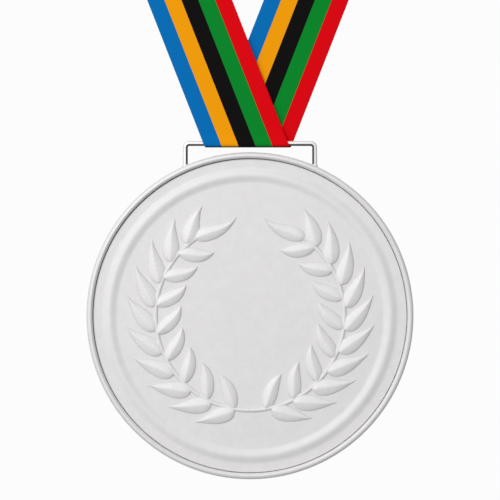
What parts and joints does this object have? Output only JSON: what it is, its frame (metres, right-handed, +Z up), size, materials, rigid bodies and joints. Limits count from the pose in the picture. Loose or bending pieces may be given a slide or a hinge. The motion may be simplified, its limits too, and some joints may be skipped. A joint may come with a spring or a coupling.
{
  "type": "award medal",
  "caption": "Round frosted-silver award medal with a laurel wreath in relief, hinged by a wire bail to a striped neck ribbon.",
  "frame": {"origin": "neck side of the ribbon at the nape, in the middle of the sewn lap, where a wearer's neck carries it", "axes": "+Z up, -Y towards the front of the medal, +X to the right of someone facing it"},
  "size_m": [0.177, 0.1125, 0.3211],
  "materials": {
    "frosted_silver": "frosted silver plate",
    "polished_silver_rim": "satin silver plate",
    "silver_wire": "satin silver plate",
    "braze": "satin silver plate",
    "striped_ribbon": "woven five-stripe ribbon",
    "thread": "twisted sewing thread"
  },
  "bodies": {
    "neck_ribbon": {"ribbon_front_strap": "striped_ribbon", "ribbon_back_strap": "striped_ribbon", "ribbon_bar_turn": "striped_ribbon", "ribbon_neck_left": "striped_ribbon", "ribbon_neck_right": "striped_ribbon", "ribbon_seam_stitching": "thread"},
    "medal": {"bezel_ring": "polished_silver_rim", "struck_disc": "frosted_silver", "reverse_plate": "frosted_silver", "laurel_branch_left": "frosted_silver", "laurel_branch_right": "frosted_silver", "ribbon_bail": "silver_wire", "bail_braze_left": "braze", "bail_braze_right": "braze"}
  },
  "joints": [
    {"name": "medal_swing", "type": "hinge", "parent": "neck_ribbon", "child": "medal", "pos_m": [0.0005, -0.10752, -0.22948], "axis": [1, 0, 0], "range_deg": [-100, 100]}
  ]
}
━━━━━━
Short exercise:
Extract the data in full. Keep it word for word.

Solution:
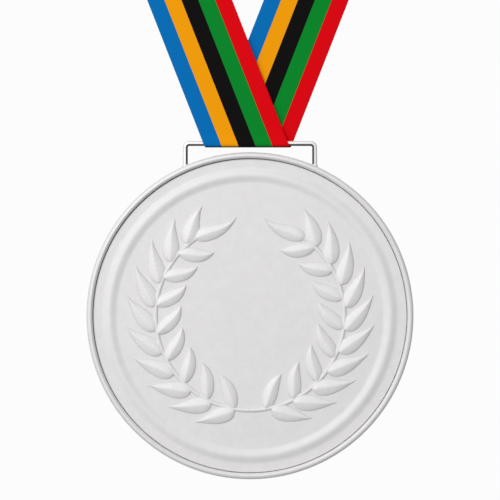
What parts and joints does this object have? Output only JSON: what it is, its frame (metres, right-handed, +Z up), size, materials, rigid bodies and joints. Limits count from the pose in the picture. Loose or bending pieces may be given a slide or a hinge. The motion may be simplified, its limits too, and some joints may be skipped. A joint may come with a spring or a coupling.
{
  "type": "award medal",
  "caption": "Round frosted-silver award medal with a laurel wreath in relief, hinged by a wire bail to a striped neck ribbon.",
  "frame": {"origin": "neck side of the ribbon at the nape, in the middle of the sewn lap, where a wearer's neck carries it", "axes": "+Z up, -Y towards the front of the medal, +X to the right of someone facing it"},
  "size_m": [0.177, 0.1125, 0.3211],
  "materials": {
    "frosted_silver": "frosted silver plate",
    "polished_silver_rim": "satin silver plate",
    "silver_wire": "satin silver plate",
    "braze": "satin silver plate",
    "striped_ribbon": "woven five-stripe ribbon",
    "thread": "twisted sewing thread"
  },
  "bodies": {
    "neck_ribbon": {"ribbon_front_strap": "striped_ribbon", "ribbon_back_strap": "striped_ribbon", "ribbon_bar_turn": "striped_ribbon", "ribbon_neck_left": "striped_ribbon", "ribbon_neck_right": "striped_ribbon", "ribbon_seam_stitching": "thread"},
    "medal": {"bezel_ring": "polished_silver_rim", "struck_disc": "frosted_silver", "reverse_plate": "frosted_silver", "laurel_branch_left": "frosted_silver", "laurel_branch_right": "frosted_silver", "ribbon_bail": "silver_wire", "bail_braze_left": "braze", "bail_braze_right": "braze"}
  },
  "joints": [
    {"name": "medal_swing", "type": "hinge", "parent": "neck_ribbon", "child": "medal", "pos_m": [0.0005, -0.10752, -0.22948], "axis": [1, 0, 0], "range_deg": [-100, 100]}
  ]
}